Iron Maiden settle out-of-court with Hampstead rock agent over 'copied' song
PUBLISHED: 13:53 12 March 2018 | UPDATED: 07:39 13 March 2018
The heavy metal rock band will pay more than half a million pounds in legal costs and damages.
World famous heavy metal rock band Iron Maiden have paid a six figure sum over claims they copied lyrics and music for one of their songs, after a legal battle in the High Courts brought by a Hampstead rock agent.
Barry McKay, 63, brought the claim against Iron Maiden bassist Steve Harris, and guitarist Dave Murray after he claimed part of their 1982 song Hallowed Be Thy Name took its lyrics and music from 1973 song Life’s Shadow by a little known band, Beckett.
Mr McKay previously managed Lindisfarne, famous for their 1971 song Fog on the Tyne. He later managed Robert Barton, who helped write Life’s Shadow.

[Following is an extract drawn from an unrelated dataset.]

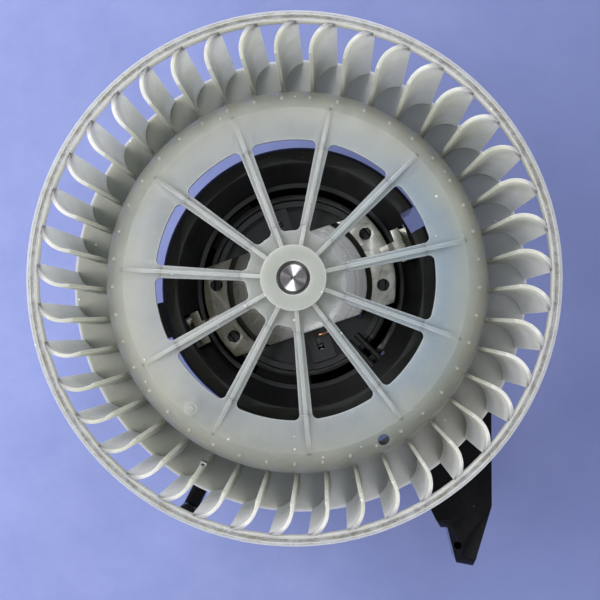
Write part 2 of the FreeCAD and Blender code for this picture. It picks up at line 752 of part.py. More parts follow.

The song was thought up and written between Brian Quinn, and Mr Barton. Mr Barton went on to join Beckett and use the song in their self-titled 1974 album. They agreed to jointly share credit for it on the album.
At the time Beckett was managed by Rod Smallwood. He went on to be the manager of Iron Maiden when they released Hallowed Be Thy Name.
In his defence against the claim at the High Court, Mr Harris’ lawyers admitted he saw Beckett perform in 1973.
They also said he bought Beckett in 1974 when it was released, and was one of his favourite albums at the time.
However he stated the song lyrics were initially used to fill space, and they had planned to change them at a later date.
However there was not time to change them, and they were used in the single. He had hoped the writers would be flattered, and did not believe it couldn’t be used without permission.
Lawyers for Mr Harris and Mr Murray also admitted parts of Iron Maiden’s 2000 song The Nomad are “substantially similar” to parts of Life’s Shadow.
There is a dispute over how much is owed after the case has been settled. Mr McKay has said Mr Harris and Mr Murray are due to pay £900,000 in costs and damages.
However a source close to the Iron Maiden duo has said the true figure is far lower, and around £550,000.
The settlement means there will be no trial, which was scheduled for later this year.
Iron Maiden can now use the song in their live tours. It had been pulled from their set when legal action was taken.
A spokesman for Iron Maiden said: An Iron Maiden spokesperson said : “We do not believe that Brian Quinn was the one who wrote these six lines in question over 40 years ago as was claimed by Barry McKay. However due to escalating legal fees and the potential huge costs of a court case it was pragmatic to reluctantly settle this action with McKay for £100,000, a fraction of what he brought the action for. A serial litigator like Mr McKay would have foreseen this.”